→ **WHAT IS BEING ASKED**
Begin with the line that contains "Continue the build123d" and continue down through the line that contains "foot_reach = 1.8 * MM"; reproduce those lines exactly and only those.
[begin GIVEN ENTRIES]
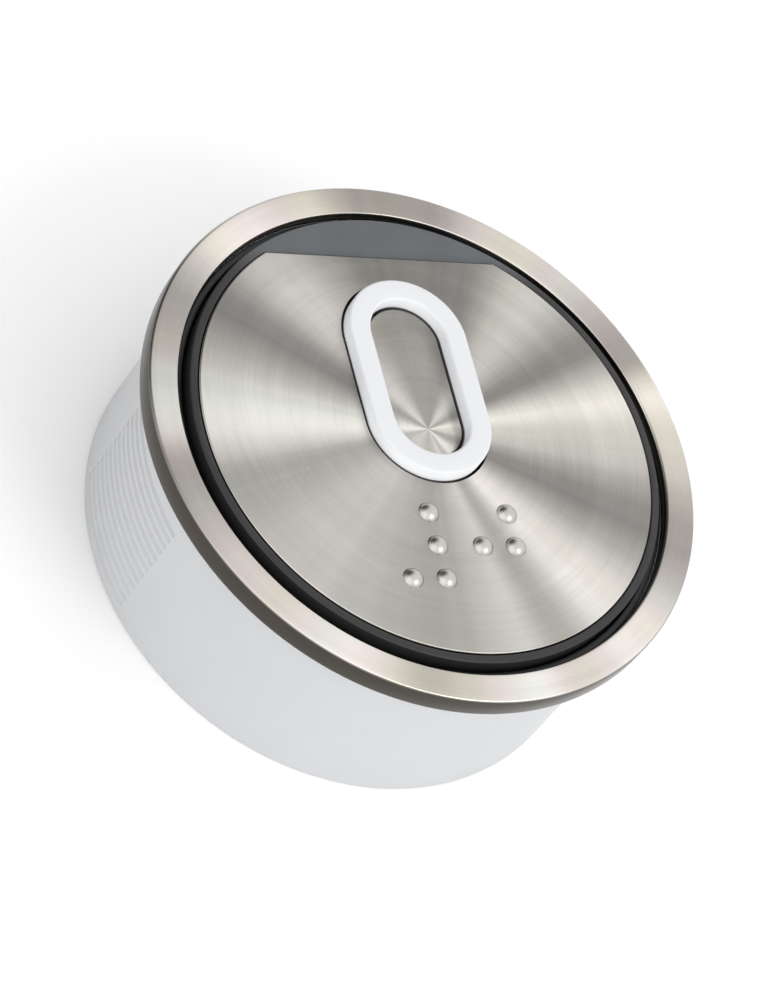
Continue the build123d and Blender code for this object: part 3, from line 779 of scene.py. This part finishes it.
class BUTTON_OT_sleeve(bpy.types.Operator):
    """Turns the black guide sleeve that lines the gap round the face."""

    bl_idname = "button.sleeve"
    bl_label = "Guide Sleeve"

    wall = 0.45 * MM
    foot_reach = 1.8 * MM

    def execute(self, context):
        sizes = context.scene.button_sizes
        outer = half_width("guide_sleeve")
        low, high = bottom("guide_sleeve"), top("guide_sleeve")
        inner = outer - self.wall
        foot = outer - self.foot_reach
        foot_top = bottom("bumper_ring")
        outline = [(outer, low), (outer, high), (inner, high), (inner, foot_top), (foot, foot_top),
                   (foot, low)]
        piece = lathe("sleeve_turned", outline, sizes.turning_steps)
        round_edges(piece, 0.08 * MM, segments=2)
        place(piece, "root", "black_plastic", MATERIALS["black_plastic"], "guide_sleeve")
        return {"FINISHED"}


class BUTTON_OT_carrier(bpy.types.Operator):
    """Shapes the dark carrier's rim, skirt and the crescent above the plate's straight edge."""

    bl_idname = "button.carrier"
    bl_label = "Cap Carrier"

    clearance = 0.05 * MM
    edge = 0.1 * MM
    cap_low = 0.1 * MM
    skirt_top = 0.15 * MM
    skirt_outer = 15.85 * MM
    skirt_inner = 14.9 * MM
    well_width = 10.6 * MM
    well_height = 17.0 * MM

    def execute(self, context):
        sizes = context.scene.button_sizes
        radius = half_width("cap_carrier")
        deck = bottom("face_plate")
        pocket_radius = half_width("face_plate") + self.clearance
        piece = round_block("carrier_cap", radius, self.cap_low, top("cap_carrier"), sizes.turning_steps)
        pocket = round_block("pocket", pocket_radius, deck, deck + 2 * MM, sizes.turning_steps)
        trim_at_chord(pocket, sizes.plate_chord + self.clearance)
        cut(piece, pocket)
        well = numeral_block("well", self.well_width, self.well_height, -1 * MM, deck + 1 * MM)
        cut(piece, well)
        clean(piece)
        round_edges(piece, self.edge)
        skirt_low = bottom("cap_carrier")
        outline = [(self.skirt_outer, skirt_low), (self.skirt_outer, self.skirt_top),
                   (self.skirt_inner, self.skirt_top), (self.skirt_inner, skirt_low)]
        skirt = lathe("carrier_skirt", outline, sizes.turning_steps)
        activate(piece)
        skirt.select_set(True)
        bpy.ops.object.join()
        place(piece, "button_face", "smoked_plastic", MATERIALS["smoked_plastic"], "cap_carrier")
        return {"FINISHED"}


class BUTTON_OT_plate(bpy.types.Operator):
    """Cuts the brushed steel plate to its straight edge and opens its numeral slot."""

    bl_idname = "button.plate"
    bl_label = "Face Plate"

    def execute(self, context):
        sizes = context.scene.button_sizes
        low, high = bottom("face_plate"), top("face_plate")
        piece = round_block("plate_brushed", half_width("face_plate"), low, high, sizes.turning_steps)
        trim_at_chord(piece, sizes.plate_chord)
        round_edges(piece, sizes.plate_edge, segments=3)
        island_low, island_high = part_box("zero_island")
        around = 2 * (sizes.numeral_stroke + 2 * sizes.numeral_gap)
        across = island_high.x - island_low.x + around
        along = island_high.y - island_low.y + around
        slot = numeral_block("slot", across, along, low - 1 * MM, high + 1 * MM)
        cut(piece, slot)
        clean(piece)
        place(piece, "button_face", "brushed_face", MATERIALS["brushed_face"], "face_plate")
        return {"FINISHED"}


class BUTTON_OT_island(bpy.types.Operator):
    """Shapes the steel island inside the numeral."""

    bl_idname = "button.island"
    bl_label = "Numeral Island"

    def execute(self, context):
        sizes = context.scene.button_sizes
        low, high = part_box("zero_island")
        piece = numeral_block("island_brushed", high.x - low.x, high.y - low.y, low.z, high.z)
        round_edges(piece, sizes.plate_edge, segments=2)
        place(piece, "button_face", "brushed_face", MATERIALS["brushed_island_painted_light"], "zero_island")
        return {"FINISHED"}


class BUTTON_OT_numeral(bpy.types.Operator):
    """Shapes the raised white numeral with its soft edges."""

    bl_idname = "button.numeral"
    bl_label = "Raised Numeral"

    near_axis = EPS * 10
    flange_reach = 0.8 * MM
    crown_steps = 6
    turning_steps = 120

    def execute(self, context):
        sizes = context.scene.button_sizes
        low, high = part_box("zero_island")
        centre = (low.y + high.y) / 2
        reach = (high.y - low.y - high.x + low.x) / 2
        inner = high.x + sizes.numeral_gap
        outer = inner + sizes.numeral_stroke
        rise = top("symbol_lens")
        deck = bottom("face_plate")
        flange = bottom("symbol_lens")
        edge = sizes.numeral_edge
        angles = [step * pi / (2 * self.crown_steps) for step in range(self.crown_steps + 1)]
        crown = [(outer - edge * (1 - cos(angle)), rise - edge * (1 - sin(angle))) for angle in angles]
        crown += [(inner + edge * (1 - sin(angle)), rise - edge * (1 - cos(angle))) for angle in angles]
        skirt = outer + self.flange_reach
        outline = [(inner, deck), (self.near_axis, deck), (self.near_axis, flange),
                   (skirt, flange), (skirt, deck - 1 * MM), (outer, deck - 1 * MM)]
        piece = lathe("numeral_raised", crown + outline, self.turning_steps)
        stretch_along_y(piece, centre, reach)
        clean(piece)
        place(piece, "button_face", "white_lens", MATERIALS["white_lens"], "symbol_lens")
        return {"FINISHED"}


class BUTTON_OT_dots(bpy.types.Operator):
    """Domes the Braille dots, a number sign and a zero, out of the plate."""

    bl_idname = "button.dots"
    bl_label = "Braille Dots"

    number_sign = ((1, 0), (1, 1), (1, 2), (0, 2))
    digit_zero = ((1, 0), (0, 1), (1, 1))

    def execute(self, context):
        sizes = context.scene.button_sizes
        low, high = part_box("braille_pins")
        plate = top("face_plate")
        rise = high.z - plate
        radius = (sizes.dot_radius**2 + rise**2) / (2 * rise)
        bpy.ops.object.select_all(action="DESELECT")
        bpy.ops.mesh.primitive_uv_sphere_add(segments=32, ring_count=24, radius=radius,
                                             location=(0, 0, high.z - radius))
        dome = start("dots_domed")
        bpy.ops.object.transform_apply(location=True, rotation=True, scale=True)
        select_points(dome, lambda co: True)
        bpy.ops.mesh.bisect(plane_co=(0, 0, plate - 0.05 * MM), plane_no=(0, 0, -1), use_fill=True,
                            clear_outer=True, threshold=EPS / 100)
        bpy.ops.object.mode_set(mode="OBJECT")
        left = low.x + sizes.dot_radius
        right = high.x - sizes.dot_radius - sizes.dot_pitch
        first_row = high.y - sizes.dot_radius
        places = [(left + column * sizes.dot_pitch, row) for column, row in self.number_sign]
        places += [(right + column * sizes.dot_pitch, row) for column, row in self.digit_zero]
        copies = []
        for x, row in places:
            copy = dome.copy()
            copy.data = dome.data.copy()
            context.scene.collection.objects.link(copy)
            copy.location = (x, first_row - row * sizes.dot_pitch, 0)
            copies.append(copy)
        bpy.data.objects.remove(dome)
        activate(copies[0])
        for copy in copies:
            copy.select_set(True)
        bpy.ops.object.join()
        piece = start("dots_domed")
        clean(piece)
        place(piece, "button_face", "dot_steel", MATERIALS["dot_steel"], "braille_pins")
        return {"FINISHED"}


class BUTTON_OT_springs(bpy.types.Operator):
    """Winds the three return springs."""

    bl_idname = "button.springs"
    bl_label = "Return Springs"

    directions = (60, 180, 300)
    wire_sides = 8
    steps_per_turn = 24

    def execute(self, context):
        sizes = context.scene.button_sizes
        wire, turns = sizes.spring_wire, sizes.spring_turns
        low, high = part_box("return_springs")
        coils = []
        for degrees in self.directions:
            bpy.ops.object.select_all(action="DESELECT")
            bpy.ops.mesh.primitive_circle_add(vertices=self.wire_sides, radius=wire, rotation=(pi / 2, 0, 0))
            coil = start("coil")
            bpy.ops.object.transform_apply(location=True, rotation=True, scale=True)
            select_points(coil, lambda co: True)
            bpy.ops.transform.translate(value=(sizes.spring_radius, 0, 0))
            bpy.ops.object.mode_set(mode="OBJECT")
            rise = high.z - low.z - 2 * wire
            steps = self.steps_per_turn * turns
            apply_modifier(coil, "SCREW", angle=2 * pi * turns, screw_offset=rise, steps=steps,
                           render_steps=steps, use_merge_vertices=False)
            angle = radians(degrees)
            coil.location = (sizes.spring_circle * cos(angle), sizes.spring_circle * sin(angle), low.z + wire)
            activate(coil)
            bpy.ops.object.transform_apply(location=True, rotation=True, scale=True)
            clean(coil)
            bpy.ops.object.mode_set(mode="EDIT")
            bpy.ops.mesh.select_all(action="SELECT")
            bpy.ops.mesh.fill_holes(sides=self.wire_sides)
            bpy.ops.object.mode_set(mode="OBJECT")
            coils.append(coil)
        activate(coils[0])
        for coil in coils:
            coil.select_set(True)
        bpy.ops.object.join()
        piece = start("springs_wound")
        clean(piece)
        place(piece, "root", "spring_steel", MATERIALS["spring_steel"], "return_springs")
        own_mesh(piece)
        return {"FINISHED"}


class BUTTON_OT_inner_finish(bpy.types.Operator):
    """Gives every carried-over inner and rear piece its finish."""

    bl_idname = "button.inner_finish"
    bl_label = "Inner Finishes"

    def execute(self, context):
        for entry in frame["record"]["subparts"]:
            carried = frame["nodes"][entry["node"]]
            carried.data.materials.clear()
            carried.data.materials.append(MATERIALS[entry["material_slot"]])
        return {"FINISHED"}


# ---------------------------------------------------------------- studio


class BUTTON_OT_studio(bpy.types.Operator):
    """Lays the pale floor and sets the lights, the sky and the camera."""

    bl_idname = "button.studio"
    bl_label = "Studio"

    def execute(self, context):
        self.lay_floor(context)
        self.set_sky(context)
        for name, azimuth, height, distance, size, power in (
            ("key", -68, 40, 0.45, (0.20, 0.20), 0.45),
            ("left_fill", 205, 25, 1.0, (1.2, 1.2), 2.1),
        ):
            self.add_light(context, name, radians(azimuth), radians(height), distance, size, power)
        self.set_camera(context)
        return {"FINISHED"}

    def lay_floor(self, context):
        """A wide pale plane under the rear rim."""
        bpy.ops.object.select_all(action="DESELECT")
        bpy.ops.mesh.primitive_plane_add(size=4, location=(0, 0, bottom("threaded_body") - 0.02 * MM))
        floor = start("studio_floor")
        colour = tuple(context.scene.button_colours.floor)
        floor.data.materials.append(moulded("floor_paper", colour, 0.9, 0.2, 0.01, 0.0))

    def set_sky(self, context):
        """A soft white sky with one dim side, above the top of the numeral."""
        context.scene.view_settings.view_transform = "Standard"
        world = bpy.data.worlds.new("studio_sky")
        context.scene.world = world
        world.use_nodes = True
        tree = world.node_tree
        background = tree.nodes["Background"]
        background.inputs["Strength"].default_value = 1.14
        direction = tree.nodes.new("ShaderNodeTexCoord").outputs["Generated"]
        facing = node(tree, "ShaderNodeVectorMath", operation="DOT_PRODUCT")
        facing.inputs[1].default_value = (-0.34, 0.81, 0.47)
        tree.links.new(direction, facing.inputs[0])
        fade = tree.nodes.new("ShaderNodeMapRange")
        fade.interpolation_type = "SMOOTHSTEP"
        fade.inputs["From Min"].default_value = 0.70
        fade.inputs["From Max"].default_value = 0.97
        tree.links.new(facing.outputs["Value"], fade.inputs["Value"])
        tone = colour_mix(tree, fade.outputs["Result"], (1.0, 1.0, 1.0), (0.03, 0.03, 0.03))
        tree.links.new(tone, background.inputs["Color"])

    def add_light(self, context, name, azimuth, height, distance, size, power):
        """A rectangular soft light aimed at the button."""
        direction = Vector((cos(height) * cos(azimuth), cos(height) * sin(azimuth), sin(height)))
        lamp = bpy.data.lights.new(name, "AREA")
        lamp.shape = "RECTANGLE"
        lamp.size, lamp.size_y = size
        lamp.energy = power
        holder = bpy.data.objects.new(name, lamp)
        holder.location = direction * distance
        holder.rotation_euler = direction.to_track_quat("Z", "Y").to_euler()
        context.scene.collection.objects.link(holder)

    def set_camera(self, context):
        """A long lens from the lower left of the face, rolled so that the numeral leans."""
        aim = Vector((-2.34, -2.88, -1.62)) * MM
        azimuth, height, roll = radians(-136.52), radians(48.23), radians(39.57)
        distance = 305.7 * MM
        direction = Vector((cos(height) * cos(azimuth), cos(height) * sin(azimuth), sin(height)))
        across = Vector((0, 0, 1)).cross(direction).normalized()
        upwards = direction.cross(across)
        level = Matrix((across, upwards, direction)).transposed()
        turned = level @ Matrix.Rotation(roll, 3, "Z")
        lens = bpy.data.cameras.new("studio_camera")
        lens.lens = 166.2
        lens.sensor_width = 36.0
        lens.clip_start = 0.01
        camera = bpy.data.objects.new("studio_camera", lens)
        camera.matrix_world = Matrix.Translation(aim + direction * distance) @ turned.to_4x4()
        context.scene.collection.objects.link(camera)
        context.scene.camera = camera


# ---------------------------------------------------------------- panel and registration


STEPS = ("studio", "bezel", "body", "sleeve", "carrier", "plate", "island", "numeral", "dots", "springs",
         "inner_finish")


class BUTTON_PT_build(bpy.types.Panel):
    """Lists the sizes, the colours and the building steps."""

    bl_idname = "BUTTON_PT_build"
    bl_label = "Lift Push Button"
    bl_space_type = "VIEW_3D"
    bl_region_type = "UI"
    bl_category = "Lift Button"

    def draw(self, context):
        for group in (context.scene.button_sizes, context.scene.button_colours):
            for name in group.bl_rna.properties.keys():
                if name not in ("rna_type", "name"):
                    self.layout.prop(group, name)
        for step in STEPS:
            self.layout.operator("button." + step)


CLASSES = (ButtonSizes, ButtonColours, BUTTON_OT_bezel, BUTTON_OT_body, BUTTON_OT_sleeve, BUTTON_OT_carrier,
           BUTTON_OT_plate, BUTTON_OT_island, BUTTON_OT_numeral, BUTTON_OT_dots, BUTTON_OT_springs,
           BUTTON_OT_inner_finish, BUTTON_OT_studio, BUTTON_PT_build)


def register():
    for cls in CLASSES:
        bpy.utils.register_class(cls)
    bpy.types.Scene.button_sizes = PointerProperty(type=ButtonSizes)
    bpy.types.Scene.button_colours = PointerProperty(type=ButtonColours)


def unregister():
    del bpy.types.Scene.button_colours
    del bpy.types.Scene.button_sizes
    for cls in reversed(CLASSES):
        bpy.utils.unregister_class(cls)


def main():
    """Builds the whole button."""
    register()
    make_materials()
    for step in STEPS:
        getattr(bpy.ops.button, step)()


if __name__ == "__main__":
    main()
[end GIVEN ENTRIES]
[begin GIVEN ENTRIES]
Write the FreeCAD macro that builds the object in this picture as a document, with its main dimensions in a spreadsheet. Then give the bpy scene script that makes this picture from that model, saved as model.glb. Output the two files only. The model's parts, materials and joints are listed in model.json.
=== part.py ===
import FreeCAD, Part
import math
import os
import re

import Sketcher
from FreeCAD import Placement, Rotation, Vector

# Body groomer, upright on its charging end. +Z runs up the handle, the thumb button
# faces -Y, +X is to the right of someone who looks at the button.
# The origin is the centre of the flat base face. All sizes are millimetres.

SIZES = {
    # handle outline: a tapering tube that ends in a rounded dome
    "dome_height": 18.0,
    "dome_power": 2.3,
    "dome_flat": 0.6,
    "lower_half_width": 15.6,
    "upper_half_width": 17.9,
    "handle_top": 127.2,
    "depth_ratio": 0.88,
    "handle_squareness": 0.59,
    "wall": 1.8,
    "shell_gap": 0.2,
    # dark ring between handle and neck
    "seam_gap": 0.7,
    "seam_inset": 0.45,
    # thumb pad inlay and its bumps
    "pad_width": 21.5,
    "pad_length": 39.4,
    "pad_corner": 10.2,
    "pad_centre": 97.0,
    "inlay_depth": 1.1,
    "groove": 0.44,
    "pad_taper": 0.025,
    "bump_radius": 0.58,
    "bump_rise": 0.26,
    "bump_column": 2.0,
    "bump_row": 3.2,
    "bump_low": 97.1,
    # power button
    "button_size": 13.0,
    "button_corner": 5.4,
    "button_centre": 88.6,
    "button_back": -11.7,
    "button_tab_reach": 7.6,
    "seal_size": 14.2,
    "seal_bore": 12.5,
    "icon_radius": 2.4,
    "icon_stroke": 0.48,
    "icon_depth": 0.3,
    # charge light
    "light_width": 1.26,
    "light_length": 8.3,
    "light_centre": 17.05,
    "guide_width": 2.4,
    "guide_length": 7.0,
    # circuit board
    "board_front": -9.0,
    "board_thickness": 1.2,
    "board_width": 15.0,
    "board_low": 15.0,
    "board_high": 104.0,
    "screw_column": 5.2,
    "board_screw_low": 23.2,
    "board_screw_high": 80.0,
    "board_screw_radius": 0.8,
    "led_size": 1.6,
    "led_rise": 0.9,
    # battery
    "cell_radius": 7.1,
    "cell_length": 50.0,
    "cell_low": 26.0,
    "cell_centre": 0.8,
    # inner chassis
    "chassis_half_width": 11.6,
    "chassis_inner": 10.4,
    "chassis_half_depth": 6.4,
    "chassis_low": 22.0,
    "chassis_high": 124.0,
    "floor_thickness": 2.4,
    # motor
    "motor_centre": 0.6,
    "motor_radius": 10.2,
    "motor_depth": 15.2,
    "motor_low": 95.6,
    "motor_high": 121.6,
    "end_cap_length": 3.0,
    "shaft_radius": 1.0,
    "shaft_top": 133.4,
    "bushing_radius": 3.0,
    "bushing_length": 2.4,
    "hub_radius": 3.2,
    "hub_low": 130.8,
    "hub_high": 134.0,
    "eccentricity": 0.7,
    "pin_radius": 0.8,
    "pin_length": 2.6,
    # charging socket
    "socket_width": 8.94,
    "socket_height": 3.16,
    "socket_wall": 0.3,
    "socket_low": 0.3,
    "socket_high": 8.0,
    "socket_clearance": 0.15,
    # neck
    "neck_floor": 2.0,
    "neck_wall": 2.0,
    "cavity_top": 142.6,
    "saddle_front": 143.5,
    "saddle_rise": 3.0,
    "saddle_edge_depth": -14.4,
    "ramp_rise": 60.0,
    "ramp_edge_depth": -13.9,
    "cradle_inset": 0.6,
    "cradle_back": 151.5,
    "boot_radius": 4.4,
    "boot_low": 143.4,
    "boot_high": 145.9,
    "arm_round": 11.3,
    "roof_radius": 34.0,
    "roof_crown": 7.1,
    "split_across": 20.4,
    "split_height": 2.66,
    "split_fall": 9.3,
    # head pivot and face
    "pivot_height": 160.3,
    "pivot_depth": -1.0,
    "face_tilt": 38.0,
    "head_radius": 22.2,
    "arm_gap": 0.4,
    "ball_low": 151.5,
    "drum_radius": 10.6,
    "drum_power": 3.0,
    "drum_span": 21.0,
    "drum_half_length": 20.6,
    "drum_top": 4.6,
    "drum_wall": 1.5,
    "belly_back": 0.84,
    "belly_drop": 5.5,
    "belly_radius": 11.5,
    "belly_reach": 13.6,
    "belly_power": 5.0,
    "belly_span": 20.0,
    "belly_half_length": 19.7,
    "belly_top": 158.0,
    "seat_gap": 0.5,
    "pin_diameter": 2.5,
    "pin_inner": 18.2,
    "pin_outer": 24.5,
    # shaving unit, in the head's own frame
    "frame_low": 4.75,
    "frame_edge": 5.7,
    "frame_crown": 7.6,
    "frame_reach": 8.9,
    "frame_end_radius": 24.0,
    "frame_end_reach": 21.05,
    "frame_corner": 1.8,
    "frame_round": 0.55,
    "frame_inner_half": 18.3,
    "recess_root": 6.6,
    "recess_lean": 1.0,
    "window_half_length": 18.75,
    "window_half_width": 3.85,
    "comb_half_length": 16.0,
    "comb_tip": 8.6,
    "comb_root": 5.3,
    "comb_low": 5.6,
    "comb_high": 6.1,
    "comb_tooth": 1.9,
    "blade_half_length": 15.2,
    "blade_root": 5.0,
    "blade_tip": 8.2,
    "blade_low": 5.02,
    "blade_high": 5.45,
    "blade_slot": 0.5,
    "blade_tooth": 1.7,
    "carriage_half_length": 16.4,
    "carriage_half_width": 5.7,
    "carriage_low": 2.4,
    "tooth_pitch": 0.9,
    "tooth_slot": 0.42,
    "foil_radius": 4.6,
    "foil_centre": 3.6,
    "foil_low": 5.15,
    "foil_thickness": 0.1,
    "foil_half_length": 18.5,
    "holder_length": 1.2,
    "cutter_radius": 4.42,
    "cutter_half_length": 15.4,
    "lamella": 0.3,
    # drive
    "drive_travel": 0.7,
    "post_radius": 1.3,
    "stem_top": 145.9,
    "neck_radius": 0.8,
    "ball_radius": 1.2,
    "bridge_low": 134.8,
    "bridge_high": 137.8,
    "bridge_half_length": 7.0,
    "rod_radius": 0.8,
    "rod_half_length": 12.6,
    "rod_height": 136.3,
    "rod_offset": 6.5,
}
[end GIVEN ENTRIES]
→ **FINAL RESULT**
Continue the build123d and Blender code for this object: part 3, from line 779 of scene.py. This part finishes it.
class BUTTON_OT_sleeve(bpy.types.Operator):
    """Turns the black guide sleeve that lines the gap round the face."""

    bl_idname = "button.sleeve"
    bl_label = "Guide Sleeve"

    wall = 0.45 * MM
    foot_reach = 1.8 * MM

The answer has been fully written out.